More praise comes from Hilary Finch in BBC Music Magazine: “The work was championed by Dietrich Fischer-Dieskau – and he could hardly wish for a better successor here than Christian Gerhaher: gentler, more intimate and less magisterial than Fischer-Dieskau, but with the same strong and impassioned musical intelligence. The Rosamunde Quartet play with both textural and structural clarity (especially in the 17-minute first movement), yet with a fragile, tremolous inner ardour which makes Schoeck’s obsessively reiiterated and transforming themes rise out of his troubled consciousness and are brought vividly in our own.”
In The Philadelphia Inquirer David Patrick Stearns is no less impressed: “The performance is optimum. The Rosamunde Quartet finds expressive immediacy in what could often be heard as poetic ambiguity… Though Lenau’s verse is a bit flowery in a Biedermeier sort of way, Gerhaher treats it to an imaginative range of vocal color, but with a tone more yielding than Fischer-Dieskau’s. I could listen to him all day.”
Rémy Louis from the French magazine Diapason labels the new recording as the “most stark and introverted version of a work which is austere in itself: It will stun everybody who is up to the experience. This black diamond stands by itself: its world is self-sufficient.”

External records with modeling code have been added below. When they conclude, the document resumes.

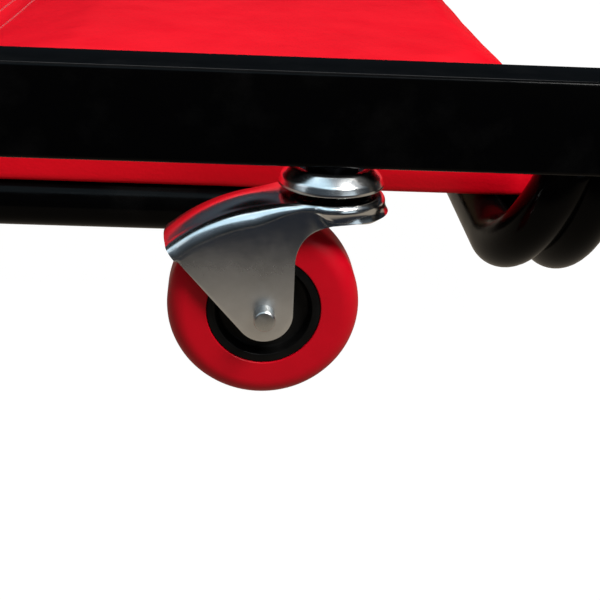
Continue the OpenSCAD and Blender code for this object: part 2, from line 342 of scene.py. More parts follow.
def steel(name, colour, roughness):
    """Plain plated or bare steel, a little cloudy and finely grained."""
    made = material(name, colour, roughness=roughness, metallic=1.0)
    nodes = Nodes(made)
    dark = tuple(0.72 * c for c in colour)
    nodes.colour(nodes.mixed(nodes.between(nodes.noise(160, 6, 0.6), 0.35, 0.7), dark, colour))
    nodes.roughness(nodes.between(nodes.noise(380, 5, 0.6), 0.3, 0.7,
                                  roughness - 0.06, roughness + 0.1))
    nodes.normal(nodes.bump(nodes.noise(1300, 3, 0.6), 0.08, 0.0003))
    return made


def red_tyre():
    """Cast polyurethane: smooth, with a faint mould bloom."""
    made = material("red_tyre", (0.55, 0.004, 0.012), roughness=0.36, Specular_IOR_Level=0.16)
    nodes = Nodes(made)
    nodes.colour(nodes.mixed(nodes.between(nodes.noise(60, 5, 0.6), 0.3, 0.75),
                             (0.50, 0.001, 0.010), (0.43, 0.001, 0.008)))
    nodes.roughness(nodes.between(nodes.noise(180, 5, 0.6), 0.3, 0.7, 0.30, 0.44))
    fine = nodes.bump(nodes.noise(1500, 3), 0.05, 0.0002)
    nodes.normal(nodes.bump(nodes.noise(90, 3), 0.05, 0.0008, fine))
    return made


def black_plastic(name, roughness):
    """Moulded plastic with a fine spark-eroded grain."""
    made = material(name, (0.004, 0.004, 0.004), roughness=roughness,
                    Specular_IOR_Level=0.12)
    nodes = Nodes(made)
    nodes.colour(nodes.mixed(nodes.between(nodes.noise(120, 5), 0.4, 0.75),
                             (0.002, 0.002, 0.002), (0.005, 0.005, 0.005)))
    nodes.roughness(nodes.between(nodes.noise(300, 4), 0.3, 0.7, roughness - 0.06, roughness + 0.1))
    nodes.normal(nodes.bump(nodes.cells(1800), 0.06, 0.0002))
    return made


def red_vinyl():
    """Upholstery vinyl: pebble grain, soft creases and a slightly uneven gloss."""
    made = material("red_vinyl", (0.76, 0.002, 0.012), roughness=0.4, Specular_IOR_Level=0.12)
    nodes = Nodes(made)
    nodes.colour(nodes.mixed(nodes.between(nodes.noise(16, 6, 0.6), 0.32, 0.72),
                             (0.80, 0.002, 0.013), (0.70, 0.001, 0.010)))
    nodes.roughness(nodes.between(nodes.noise(42, 6, 0.6), 0.3, 0.72, 0.34, 0.5))
    crease = nodes.bump(nodes.noise(28, 5, 0.55, (1, 1, 1.6)), 0.22, 0.0022)
    pebble = nodes.bump(nodes.cells(950, feature="SMOOTH_F1"), 0.16, 0.0003, crease)
    nodes.normal(nodes.bump(nodes.noise(2400, 2), 0.05, 0.0001, pebble))
    return made


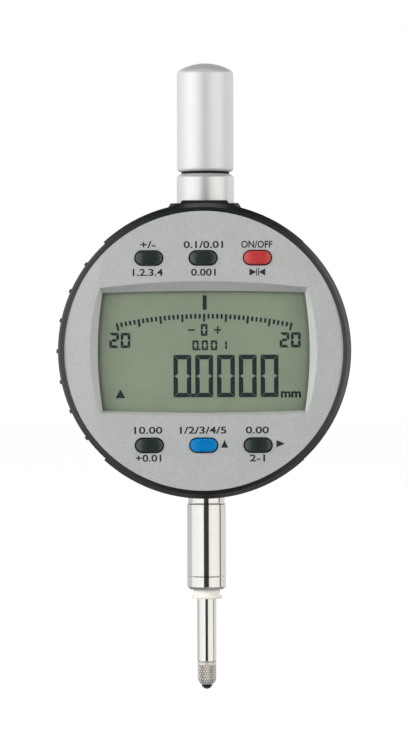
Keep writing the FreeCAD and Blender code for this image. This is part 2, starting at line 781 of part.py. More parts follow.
def make_upper_collar():
    outer = "collar_diameter / 2"
    turned_about_stem("upper_collar", [
        ("spring_chamber_diameter / 2", "collar_bottom"),
        (outer, "collar_bottom"),
        (outer, "collar_top - collar_edge"),
        (f"{outer} - collar_edge", "collar_top"),
        ("collar_neck_diameter / 2", "collar_top"),
        ("collar_neck_diameter / 2", "neck_top - spindle_edge"),
        ("collar_neck_diameter / 2 - spindle_edge", "neck_top"),
        ("guide_bush_radius", "neck_top"),
        ("guide_bush_radius", "spring_top"),
        ("spring_chamber_diameter / 2", "spring_top"),
    ], {2: "collar_edge"})
    turned_about_stem("upper_guide_bush", [
        ("bush_bore", "spring_top"),
        ("guide_bush_radius - press_clearance", "spring_top"),
        ("guide_bush_radius - press_clearance", "neck_top"),
        ("bush_bore", "neck_top"),
    ])
    turned_about_stem("cap_seal", [
        ("collar_neck_diameter / 2 + press_clearance", "collar_top"),
        ("seal_diameter / 2", "collar_top"),
        ("seal_diameter / 2", "cap_bottom"),
        ("collar_neck_diameter / 2 + press_clearance", "cap_bottom"),
    ])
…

Further enthusiastic reviews were published, among others, in Neue Zürcher Zeitung („a haunting musical experience“), Sueddeutsche Zeitung („a dramatic imaginary scene transported into the darker nightmarish layers by the strings”) or Frankfurter Allgemeine Zeitung („fascinating as it is at first listening, this album reveals its many illuminative facets only at repeated encounters”.)